UU Nomor 5 Tahun 1990, yang telah berusia 35 tahun, dinilai memiliki banyak pasal yang sudah tidak sesuai dengan perkembangan zaman. Perubahan regulasi menjadi sangat penting untuk memastikan perlindungan lingkungan hidup yang lebih efektif dan berkelanjutan.
Tanggapan Hakim Agung dan Peran Mahkamah Agung
Hakim Agung Ainal Mardhiah mengakui masih adanya penggunaan UU Nomor 5 Tahun 1990 dalam penanganan perkara tindak pidana lingkungan hidup, meskipun UU perubahannya sudah diundangkan. "Kami masih menemui masih ada perkara tindak pidana lingkungan menggunakan UU konservasi lama, sedangkan undang-undang perubahan sudah diundangkan," ungkap Ainal Mardhiah, mantan Ketua Pengadilan Negeri Banda Aceh.
Mahkamah Agung, menurut Ainal Mardhiah, memberikan perhatian khusus pada perkara-perkara lingkungan hidup. Salah satu upaya yang dilakukan adalah mewajibkan hakim yang menangani perkara lingkungan hidup untuk memiliki sertifikat khusus. Hal ini bertujuan untuk memastikan kompetensi dan pemahaman yang memadai dalam menangani kasus-kasus tersebut.

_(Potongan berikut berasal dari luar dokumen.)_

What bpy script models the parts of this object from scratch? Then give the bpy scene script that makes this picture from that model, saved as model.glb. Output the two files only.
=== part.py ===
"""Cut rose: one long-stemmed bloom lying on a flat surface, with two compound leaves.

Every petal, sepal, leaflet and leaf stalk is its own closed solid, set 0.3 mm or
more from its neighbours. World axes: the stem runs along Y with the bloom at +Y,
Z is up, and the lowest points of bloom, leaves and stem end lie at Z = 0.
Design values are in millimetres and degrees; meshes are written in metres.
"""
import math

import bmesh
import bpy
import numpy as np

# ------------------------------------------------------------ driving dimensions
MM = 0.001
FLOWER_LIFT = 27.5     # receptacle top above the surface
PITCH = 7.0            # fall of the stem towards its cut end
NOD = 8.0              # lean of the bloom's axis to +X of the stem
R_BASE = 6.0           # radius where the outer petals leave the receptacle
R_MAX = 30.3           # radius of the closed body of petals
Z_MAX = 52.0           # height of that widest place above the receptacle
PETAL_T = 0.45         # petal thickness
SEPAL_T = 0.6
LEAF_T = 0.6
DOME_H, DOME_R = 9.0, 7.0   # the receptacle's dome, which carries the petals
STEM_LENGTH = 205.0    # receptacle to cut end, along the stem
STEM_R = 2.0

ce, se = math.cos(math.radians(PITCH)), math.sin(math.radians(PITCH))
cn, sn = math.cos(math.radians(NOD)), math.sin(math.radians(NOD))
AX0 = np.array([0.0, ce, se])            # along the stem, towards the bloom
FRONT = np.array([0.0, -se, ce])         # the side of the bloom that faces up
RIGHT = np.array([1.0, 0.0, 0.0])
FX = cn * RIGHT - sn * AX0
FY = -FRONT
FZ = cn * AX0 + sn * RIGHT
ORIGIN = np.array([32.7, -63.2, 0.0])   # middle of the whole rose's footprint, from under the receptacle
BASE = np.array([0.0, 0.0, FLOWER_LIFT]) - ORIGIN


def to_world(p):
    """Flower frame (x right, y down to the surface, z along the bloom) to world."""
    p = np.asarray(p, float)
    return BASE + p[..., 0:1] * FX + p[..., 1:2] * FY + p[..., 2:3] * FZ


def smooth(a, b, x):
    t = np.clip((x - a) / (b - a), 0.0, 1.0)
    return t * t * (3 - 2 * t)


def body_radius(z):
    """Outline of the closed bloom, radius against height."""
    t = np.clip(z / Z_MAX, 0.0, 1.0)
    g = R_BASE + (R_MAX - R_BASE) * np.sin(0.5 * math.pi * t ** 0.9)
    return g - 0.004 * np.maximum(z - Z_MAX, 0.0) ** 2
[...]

Lebih lanjut, Ainal Mardhiah menegaskan komitmen Mahkamah Agung terhadap konservasi dan keberlanjutan lingkungan hidup. "Setiap hakim yang menangani perkara tetap berpihak kepada konservasi dan keberlanjutan lingkungan hidup. Dan setiap hakim yang menangani perkara lingkungan hidup sudah menjalani pelatihan guna meningkatkan kompetensinya," jelasnya. Pelatihan ini bertujuan untuk meningkatkan kapasitas hakim dalam memahami dan menerapkan hukum lingkungan yang kompleks dan dinamis.

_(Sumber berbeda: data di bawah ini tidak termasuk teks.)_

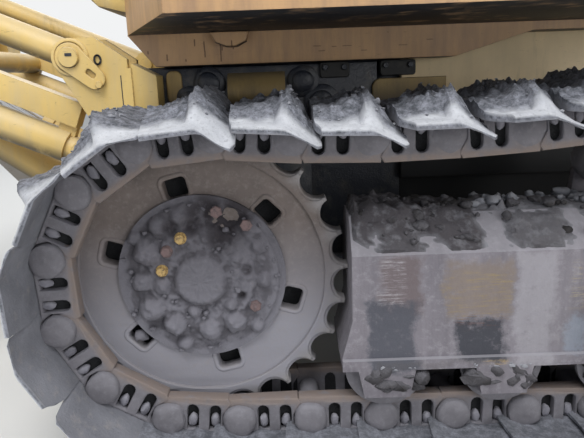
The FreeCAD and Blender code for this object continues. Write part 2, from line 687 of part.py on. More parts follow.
def make_fender():
    """Right fender: deck box over the track and the lower side box above the steering case."""
    deck = plate_z([(DECK_REAR_X, -DECK_EDGE_Y), (DECK_REAR_INNER_X, -CAB_HALF - 20),
                    (DECK_FRONT_X, -CAB_HALF - 20),
                    (DECK_FRONT_X, -DECK_EDGE_Y)], DECK_BOTTOM_Z, DECK_TOP_Z)
    low_front = DECK_FRONT_X - 20
    lower = plate_y([(DECK_REAR_INNER_X + 84, CASE_TOP_Z), (DECK_REAR_INNER_X, DECK_BOTTOM_Z),
                     (low_front, DECK_BOTTOM_Z),
                     (low_front, HOOD_BOTTOM_Z), (LOWER_BOX_FRONT_X, HOOD_BOTTOM_Z), (LOWER_BOX_RISE_X,
                                                                                      CASE_TOP_Z)],
                    -LOWER_BOX_Y, -CASE_HALF + 90)
    shelf = box(DECK_REAR_X, low_front, -LOWER_BOX_Y, -CASE_HALF + 90, DECK_BOTTOM_Z, CAB_FLOOR_Z)
    return joined([deck, lower, shelf])


def make_tank():
    rear = TANK_REAR_X
    front = CAB_REAR_X - 20
    outline = [(rear + 240, CAB_FLOOR_Z), (rear + 95, CAB_FLOOR_Z + 38), (rear, CAB_FLOOR_Z + 158),
               (rear, TANK_TOP_Z - 50),
               (rear + 40, TANK_TOP_Z), (front, TANK_TOP_Z), (front, CAB_FLOOR_Z)]
    return plate_y(outline, -CAB_HALF, CAB_HALF)


def make_cab_shell():
    """Hollow cab: floor, four walls with their window openings, and the two door openings."""
    outer = box(CAB_REAR_X, CAB_FRONT_X, -CAB_HALF, CAB_HALF, CAB_FLOOR_Z, CAB_TOP_Z)
    w = CAB_WALL
    cuts = [box(CAB_REAR_X + w, CAB_FRONT_X - w, -CAB_HALF + w, CAB_HALF - w, CAB_FLOOR_Z + 30,
                CAB_TOP_Z + 1),
            box(CAB_FRONT_X - w - 1, CAB_FRONT_X + 1, -CAB_HALF + 80, CAB_HALF - 80, 1900, CAB_TOP_Z - 70),
            box(CAB_REAR_X - 1, CAB_REAR_X + w + 1, -CAB_HALF + 90, CAB_HALF - 90, 2110, CAB_TOP_Z - 80)]
    for side in (-1, 1):
        y0, y1 = sorted((side * (CAB_HALF - w - 1), side * (CAB_HALF + 1)))
        cuts.append(box(DOOR_REAR_X - DOOR_GAP, DOOR_FRONT_X + DOOR_GAP, y0, y1, DOOR_BOTTOM_Z - DOOR_GAP,
                        DOOR_TOP_Z + DOOR_GAP))
        cuts.append(box(CAB_REAR_X + 90, DOOR_REAR_X - 90, y0, y1, 1720, CAB_TOP_Z - 80))
    shell = less(outer, cuts)
    knuckles = []
    for side in (-1, 1):
        axis_y = side * (CAB_HALF + DOOR_HINGE_OUT)
        y0, y1 = sorted((side * (CAB_HALF - 2), axis_y + side * 4))
        for z in DOOR_HINGES:
            z0, z1 = z - HINGE_LENGTH - HINGE_GAP, z - HINGE_GAP
            knuckles.append(cyl_z(DOOR_REAR_X, axis_y, HINGE_R, z0, z1))
            knuckles.append(box(DOOR_REAR_X - 70, DOOR_REAR_X, y0, y1, z0, z1))
    return joined([shell] + knuckles)


def make_cab_roof():
    outline = [(-30, CAB_TOP_Z), (-60, CAB_TOP_Z + 60), (-30, ROOF_TOP_Z), (1420, ROOF_TOP_Z),
               (1600, CAB_TOP_Z + 90), (1600, CAB_TOP_Z)]
    cap = plate_y(outline, -CAB_HALF - 60, CAB_HALF + 60)
    posts = []
    for side in (-1, 1):
        y0, y1 = sorted((side * (CAB_HALF + 2), side * (CAB_HALF + 60)))
        posts.append(box(-10, CAB_REAR_X + 95, y0, y1, DECK_TOP_Z, CAB_TOP_Z + 20))
    return joined([cap] + posts)


def make_cab_glass():
    """Front, rear and rear side panes, each filling its opening."""
    panes = [box(CAB_FRONT_X - 30, CAB_FRONT_X - 30 + GLASS, -CAB_HALF + 80, CAB_HALF - 80, 1900,
                 CAB_TOP_Z - 70),
             box(CAB_REAR_X + 20, CAB_REAR_X + 20 + GLASS, -CAB_HALF + 90, CAB_HALF - 90, 2110,
                 CAB_TOP_Z - 80)]
    for side in (-1, 1):
        y0, y1 = sorted((side * (CAB_HALF - 20), side * (CAB_HALF - 20 - GLASS)))
        panes.append(box(CAB_REAR_X + 90, DOOR_REAR_X - 90, y0, y1, 1720, CAB_TOP_Z - 80))
    return Part.makeCompound(panes)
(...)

Dengan adanya pelatihan dan sertifikasi khusus, diharapkan putusan pengadilan terkait kasus lingkungan hidup akan lebih konsisten dan berkeadilan. Hal ini juga akan mendukung upaya pelestarian lingkungan hidup di Indonesia.

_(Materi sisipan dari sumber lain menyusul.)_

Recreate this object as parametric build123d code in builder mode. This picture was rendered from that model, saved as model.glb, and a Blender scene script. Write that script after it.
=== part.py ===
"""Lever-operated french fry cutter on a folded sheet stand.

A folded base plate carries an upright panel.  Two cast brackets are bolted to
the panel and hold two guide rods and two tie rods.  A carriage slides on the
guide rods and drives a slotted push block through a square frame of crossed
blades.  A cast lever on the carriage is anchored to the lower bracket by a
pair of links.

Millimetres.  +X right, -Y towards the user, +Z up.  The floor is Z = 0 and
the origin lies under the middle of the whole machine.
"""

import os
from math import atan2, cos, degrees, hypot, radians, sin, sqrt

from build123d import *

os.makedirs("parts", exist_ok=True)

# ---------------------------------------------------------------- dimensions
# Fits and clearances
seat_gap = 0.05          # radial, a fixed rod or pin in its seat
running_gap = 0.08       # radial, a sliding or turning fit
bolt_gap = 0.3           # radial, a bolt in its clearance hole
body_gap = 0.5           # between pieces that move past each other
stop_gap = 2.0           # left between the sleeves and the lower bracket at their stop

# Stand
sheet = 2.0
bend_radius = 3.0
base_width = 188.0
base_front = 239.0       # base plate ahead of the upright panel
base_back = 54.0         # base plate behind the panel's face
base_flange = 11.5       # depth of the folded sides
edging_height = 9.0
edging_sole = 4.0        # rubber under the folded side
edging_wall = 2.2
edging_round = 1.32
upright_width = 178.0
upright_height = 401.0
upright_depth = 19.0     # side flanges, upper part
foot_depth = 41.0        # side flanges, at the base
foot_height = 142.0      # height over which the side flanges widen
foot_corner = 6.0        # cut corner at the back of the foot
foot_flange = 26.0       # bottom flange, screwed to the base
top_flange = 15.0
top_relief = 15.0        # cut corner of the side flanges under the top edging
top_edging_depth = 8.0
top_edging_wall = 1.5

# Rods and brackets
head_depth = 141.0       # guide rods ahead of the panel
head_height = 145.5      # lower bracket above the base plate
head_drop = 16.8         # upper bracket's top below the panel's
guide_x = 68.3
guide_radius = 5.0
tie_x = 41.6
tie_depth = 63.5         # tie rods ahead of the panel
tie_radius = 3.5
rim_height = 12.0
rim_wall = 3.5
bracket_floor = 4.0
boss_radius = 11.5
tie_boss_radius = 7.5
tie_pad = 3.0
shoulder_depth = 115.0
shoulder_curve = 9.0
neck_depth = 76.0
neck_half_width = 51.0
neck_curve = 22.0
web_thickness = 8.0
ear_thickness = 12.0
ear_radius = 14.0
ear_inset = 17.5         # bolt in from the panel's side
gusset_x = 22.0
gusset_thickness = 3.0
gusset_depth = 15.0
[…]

Kesimpulannya, seminar ini telah menyoroti pentingnya pembaruan regulasi dan standarisasi dalam penegakan hukum lingkungan hidup di Indonesia. Penggunaan UU No. 32 Tahun 2024 dan pelatihan bagi hakim menjadi langkah penting dalam mewujudkan penegakan hukum yang efektif dan berkeadilan, demi melindungi lingkungan hidup dan satwa dilindungi di Indonesia.